An amazing thing has happened in the last two years: we’ve got Friends from the corners of Quakerism sharing our similarities and differences, our frustrations and dreams through Quaker blogs. Disenchanted Friends who have longed for deeper conversation and consolation when things are hard at their local meeting have built a network of Friends who understand. When our generation is settling down to write our memoirs — our Quaker journals — a lot of us will have to have at least one chapter about becoming involved in the Quaker blogging community.
When I signed off on my last post, I promised I would continue with something on “blogs, ministry and liberal Quaker outreach.” Here’s the first of the follow-ups.
As I settle in to my second week at my new (and newly-defined) jobs at FGC, I wonder if I be here without help of the Quaker Ranter? I started this blog two summers ago. It was a time when I felt like I might be headed toward membership in the lost Quaker generation that was the focus of one of my earliest posts. There were a lot of dead-ends in my life. A couple of applications for more serious, responsible employment with Friends had recently gone nowhere. Life at my monthly meeting was odd (we’ll keep it at that). I felt I was coming into a deeper experiential knowledge of my Quakerism and perhaps inching toward more overt ministry but there was no outlet, no sense of how this inward transformation might fit into any sort of outward social form or forum.
Everywhere I looked I saw Friends shortcoming themselves and our religious society with a don’t-rock-the-boat timidity that wasn’t serving God’s purpose for us. I saw precious little prophetic ministry. I knew of few Friends who were asking challenging questions about our worship life. Our language about God was becoming ever more coded and sterilized. Most of the twenty-somethings I knew generally approached Quakerism primarily as a series of cultural norms with only different standards from one yearly meeting to another (and one Quaker branch to another, I suspect) .
With all this as backdrop, I started the Quaker Ranter with a nothing-left-to-lose mentality. I was nervous about pushing boundaries and about broaching things publicly that most Friends only say in hushed tones of two or three on meetinghouse steps. I was also doubly nervous about being a Quaker employee talking about this stuff (livelihood and all that!). The few Quaker blogs that were out there were generally blogs by Quakers but about anything but Quakerism, politics being the most common topic.
Now sure, a lot of this hasn’t changed over these few years. But one thing has: we now have a vibrant community of Quaker bloggers. We’ve got folks from the corners of Quakerism getting to know one another and hash out not just our similarities and differences, but our frustrations and dreams. It’s so cool. There’s something happening in all this! Disenchanted Friends who have longed for deeper conversation and consolation when things are hard at their local meeting are finding Friends who understand.
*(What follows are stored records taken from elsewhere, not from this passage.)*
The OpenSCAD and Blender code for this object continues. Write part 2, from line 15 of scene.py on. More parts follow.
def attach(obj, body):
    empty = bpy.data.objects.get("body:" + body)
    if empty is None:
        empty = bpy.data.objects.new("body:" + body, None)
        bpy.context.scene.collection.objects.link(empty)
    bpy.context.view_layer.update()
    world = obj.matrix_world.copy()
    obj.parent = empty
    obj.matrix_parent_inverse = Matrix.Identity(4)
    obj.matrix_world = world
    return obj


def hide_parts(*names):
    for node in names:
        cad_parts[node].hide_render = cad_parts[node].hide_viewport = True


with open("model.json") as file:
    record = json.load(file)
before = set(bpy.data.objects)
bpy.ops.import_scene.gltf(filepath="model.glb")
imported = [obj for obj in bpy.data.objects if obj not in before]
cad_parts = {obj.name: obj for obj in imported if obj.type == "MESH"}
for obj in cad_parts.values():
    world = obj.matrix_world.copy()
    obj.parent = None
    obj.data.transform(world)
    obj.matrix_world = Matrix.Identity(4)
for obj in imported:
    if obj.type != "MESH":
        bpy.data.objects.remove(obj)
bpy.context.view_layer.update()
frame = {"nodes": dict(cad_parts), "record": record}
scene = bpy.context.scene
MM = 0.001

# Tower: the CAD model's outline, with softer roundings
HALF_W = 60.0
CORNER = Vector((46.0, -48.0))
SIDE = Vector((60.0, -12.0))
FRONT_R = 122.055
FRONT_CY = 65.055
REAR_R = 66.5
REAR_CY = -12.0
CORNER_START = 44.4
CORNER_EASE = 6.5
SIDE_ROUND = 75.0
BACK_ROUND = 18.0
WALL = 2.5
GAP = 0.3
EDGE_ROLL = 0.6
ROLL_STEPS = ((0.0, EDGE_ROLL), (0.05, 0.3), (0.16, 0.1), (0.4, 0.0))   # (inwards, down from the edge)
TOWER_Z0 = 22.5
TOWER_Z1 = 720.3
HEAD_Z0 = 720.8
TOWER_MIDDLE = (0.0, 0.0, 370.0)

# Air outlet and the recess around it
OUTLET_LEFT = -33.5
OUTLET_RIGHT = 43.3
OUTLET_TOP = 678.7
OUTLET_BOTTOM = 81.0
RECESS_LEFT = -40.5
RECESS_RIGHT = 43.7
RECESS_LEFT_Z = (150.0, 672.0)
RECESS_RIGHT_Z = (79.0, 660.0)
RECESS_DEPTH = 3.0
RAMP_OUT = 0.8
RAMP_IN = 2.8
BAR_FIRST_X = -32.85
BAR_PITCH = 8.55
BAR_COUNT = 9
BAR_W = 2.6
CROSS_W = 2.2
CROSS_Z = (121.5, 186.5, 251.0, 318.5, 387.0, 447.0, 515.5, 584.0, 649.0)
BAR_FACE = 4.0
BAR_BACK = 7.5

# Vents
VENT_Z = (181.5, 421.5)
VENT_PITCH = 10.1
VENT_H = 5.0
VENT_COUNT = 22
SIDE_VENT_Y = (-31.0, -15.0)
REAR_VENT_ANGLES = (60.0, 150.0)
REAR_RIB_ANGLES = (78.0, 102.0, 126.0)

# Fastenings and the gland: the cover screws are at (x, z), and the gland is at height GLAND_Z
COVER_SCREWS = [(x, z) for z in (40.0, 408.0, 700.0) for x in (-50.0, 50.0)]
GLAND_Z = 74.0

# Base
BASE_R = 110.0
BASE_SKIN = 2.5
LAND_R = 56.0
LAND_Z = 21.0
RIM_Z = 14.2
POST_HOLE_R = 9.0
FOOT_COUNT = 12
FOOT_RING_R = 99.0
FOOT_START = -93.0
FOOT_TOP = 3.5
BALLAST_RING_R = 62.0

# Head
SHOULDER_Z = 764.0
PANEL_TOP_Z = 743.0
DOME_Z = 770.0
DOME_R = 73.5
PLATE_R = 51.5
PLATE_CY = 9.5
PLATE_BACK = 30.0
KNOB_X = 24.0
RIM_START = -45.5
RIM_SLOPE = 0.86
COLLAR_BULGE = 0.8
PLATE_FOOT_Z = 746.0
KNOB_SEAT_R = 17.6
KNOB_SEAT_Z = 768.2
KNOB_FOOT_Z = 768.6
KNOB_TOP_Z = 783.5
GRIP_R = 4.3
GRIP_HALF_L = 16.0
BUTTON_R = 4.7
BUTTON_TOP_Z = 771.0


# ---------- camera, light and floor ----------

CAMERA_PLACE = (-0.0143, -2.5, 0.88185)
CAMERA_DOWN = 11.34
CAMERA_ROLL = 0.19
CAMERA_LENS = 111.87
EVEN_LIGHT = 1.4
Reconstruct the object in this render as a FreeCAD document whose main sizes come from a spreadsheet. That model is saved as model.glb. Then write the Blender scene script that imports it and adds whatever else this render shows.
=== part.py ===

Through the blog and the community that formed around it I’ve found a voice. I’m evolving, certainly, through reading, life, blog conversations and most importantly (I hope!) the acting of the Holy Spirit on my ever-resistant ego. But because of my blog I’m someone who now feels comfortable talking about what it means to be a Quaker in a public setting. It almost seems quaint to think back to the early blog conversations about whether we can call this a kind of ministry. When we’re all settling down to write our memoirs — our Quaker journals — a lot of us will have to have at least one chapter about becoming involved in the Quaker blogging community. In Howard Brinton’s Quaker Journals he enumerated the steps toward growth in the ministry that most of the writers seemed to go through; I suspect the journals of our generation will add self-published electronic media to it’s list of classic steps.
When I started Quaker Ranter I did have to wonder if this might be a quickest way to get fired. Not to cast aspersions on the powers-that-be at FGC but the web is full of cautionary tales of people being canned because of too-public blogs. My only consolation was the sense that no one that mattered really read the thing. But as it became more prominent a curious phenomenon happened: even Quaker staff and uber-insiders seemed to be relating to this conversation and wanted a place to complain and dream about Quakerism. My personal reputation has certainly gone up because of this site, directly and indirectly because of the blog. This brings with it the snares of popular praise (itself a well-worn theme in Quaker journals) but it also made it more likely I would be considered for my new outreach job. It’s funny how life works.
Okay, that’s enough for a post. I’ll have to keep outreach till next time. But bear with me: it’s about form too and how form contributes to ministry.
PS: Talking of two years of Quaker blogging… My “Nonviolence.org turns ten years old this Thursday!! I thought about making a big deal about it but alas there’s so little time.